As for requiring real-world ID to spend money, why are you averse to that? AirBNB does that, your landlord does it, your bank does it. Does your employer do business with people anonymously? I think the bounds of privacy stop once you start shipping product to the world. If you want to remain anonymous, fine, go to an untrusted distribution channel where your code ca remain. If you want people to trust you, put some skin in the game.


None of the examples you've made are appealing to me as an OSS developer. There is no incentive for me to increase publicity — what would it give me? If anything, having a lot of users is annoying: you get irrelevant PRs which are out of scope, beginner users submitting bug reports that are actually bugs in their own code, etc etc.

Your second point is the exact opposite of what most OSS developers want. By and far, most OSS projects are small components that end up somewhere down the dependency tree. This means someone else (a-la React) would get the money while leaving smaller dependencies (a-la string utils) unfunded. This is the polar opposite of what maintainers want.

Your last point of wanting trust is a straw-man. I already made it clear in my previous reply: as an OSS developer, I do not care if people trust my code. There is simply no incentive for me to care about it. People consuming my packages reasonably do want some sort of validation, but that's their desire, not mine, so why would I pay for that?


I don't think I would pay either. But then the question becomes: Why do you publish your software? Why not just keep it all to yourself?

If you have some incentive to share your code I assume it is you want your users to have and use your code. If you want them to use your code you want them to be able to trust that code too.


> Why do you publish your software? Why not just keep it all to yourself?

Because that's how open source works? People publish stuff somewhere and others can use it. Explicitly no warranties are made. Anyone who uses it does so at their own risk.

> If you want them to use your code you want them to be able to trust that code too.

Trust doesn't have to be paid for in a walled garden model. People can use my code because they audited it and found that it's good. Or they could just use it because they know my reputation and trust it.


> People publish stuff somewhere and others can use it.

Definitely. My question was "Why do they do it?". Nothing forces you to publish it. So there must be a reason why you do that. I assume it is because you want other people to use your software, for whatever reason.

So if you want people to use your software surely you want your software to be of high quality, which includes that people can know it is of high quality, which is where validation might help.

Whether you should pay for validation is a different question, I'm not saying you should.


You've made a couple of incorrect assumptions here.

> I assume it is because you want other people to use your software, for whatever reason.

No–as an OSS publisher I just want to make it possible for other people to use it. I don't necessarily have to want them to use it.

> ...surely you want your software to be of high quality

Again, not necessarily. It's a mix of factors–how much time and energy I have, how important the code is to me, whether I actually do want others to use it, etc. But there's nothing inherent in publishing OSS that says it has to be high-quality.
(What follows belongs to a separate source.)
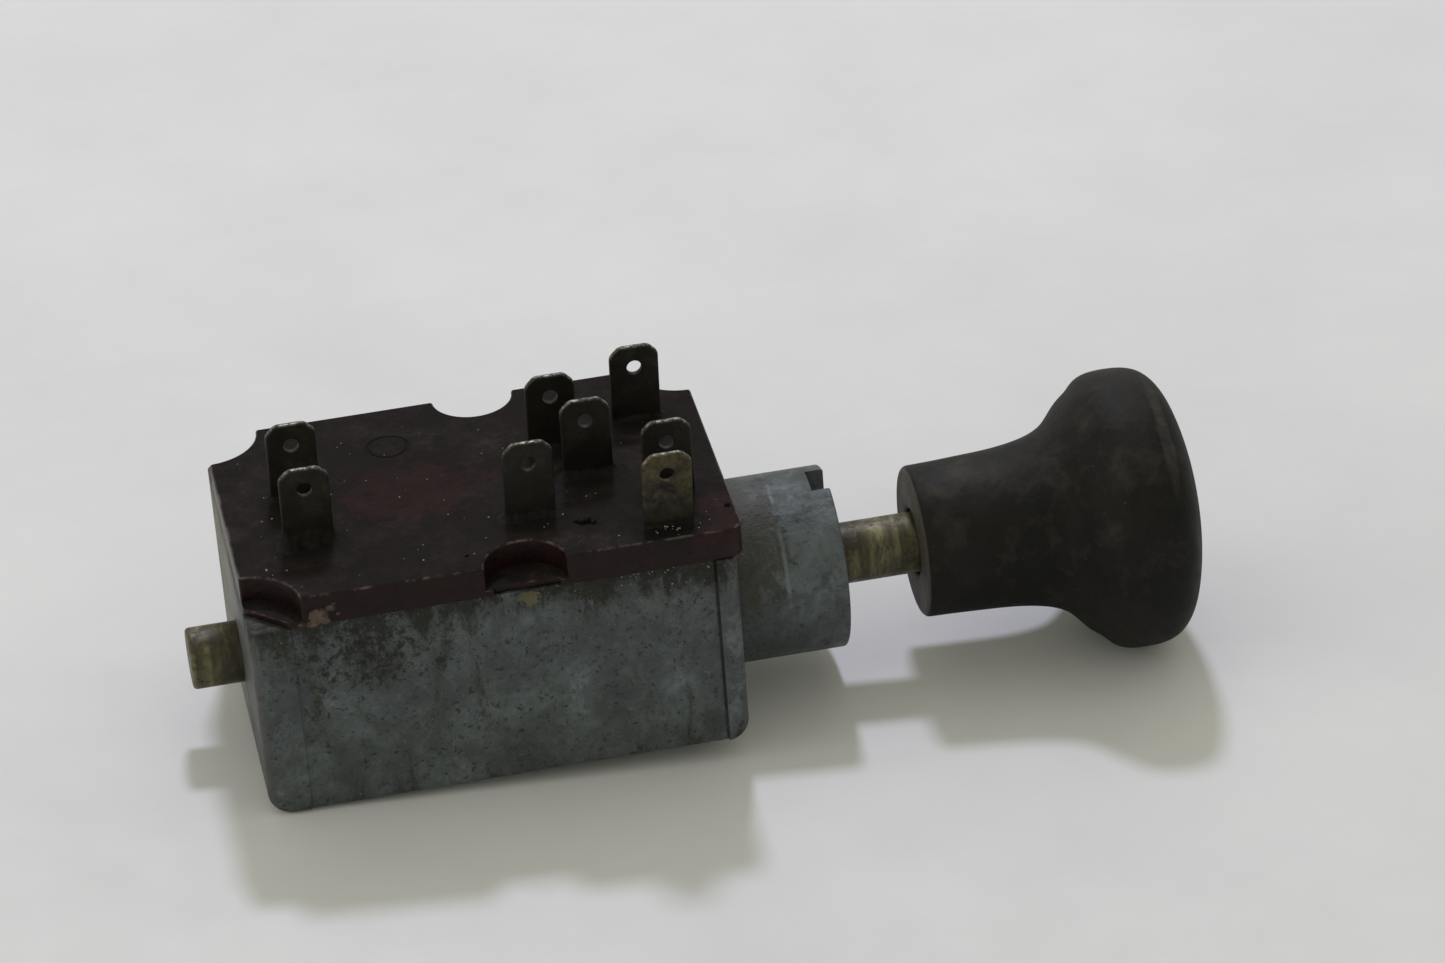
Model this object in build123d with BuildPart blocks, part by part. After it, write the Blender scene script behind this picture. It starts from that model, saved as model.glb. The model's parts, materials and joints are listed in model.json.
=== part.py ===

That sounds like paying for exposure, and more downloads of an open-source project usually just means more work for the maintainer.

The problem with IDs and paying for registration is that this is specifically not a business, unless you're talking about a private registry that users also have to pay to consume.


> Basically if you have an environment where a bad actor has to pay money, steal someone's identity, and takes awhile before they can even verify their attack has been successful - you'll cover a huge chunk of the attack surface area.

If you have an environment where a good actor has to pay money, provide their passport name with proof of identity, and has to put up with artificial deployment delays, I think you'll miss out on a huge chunk of good actors.

I'm not convinced that it's possible to outsource your trust and audit decisions to some third-party system. We should be scaling at the speed of actual human trust, not giving up our privacy to companies or our security to randos.


I would add: and bad actors would not be stopped by this, it is easy (and cheap) nowadays to buy identity with document scans enough to pass verification in payment systems. I doubt that any package registry could implement more stringent checks.

And a fee is just a small bump in the way of bad actors that would like to monetize their misdeeds.


There's plenty of places/ways to distribute software anonymously. And depending on software from an anonymous identity with no trust that the registry verified who they were or if subsequent publications came from the same entity is an attack vector.

There is a time and place for anonymity, but I don't think a dependency registry is one of them (most of the time). And I think if you're going to make a new registry, such verification is a way to make yourself different.


> if subsequent publications came from the same entity

The way you do that is by having signed packages. Gov IDs don't help with that, unless the registry verified the ID every time you published an update, which is impractical (unless you have a smart ID card, but most governments don't issue those).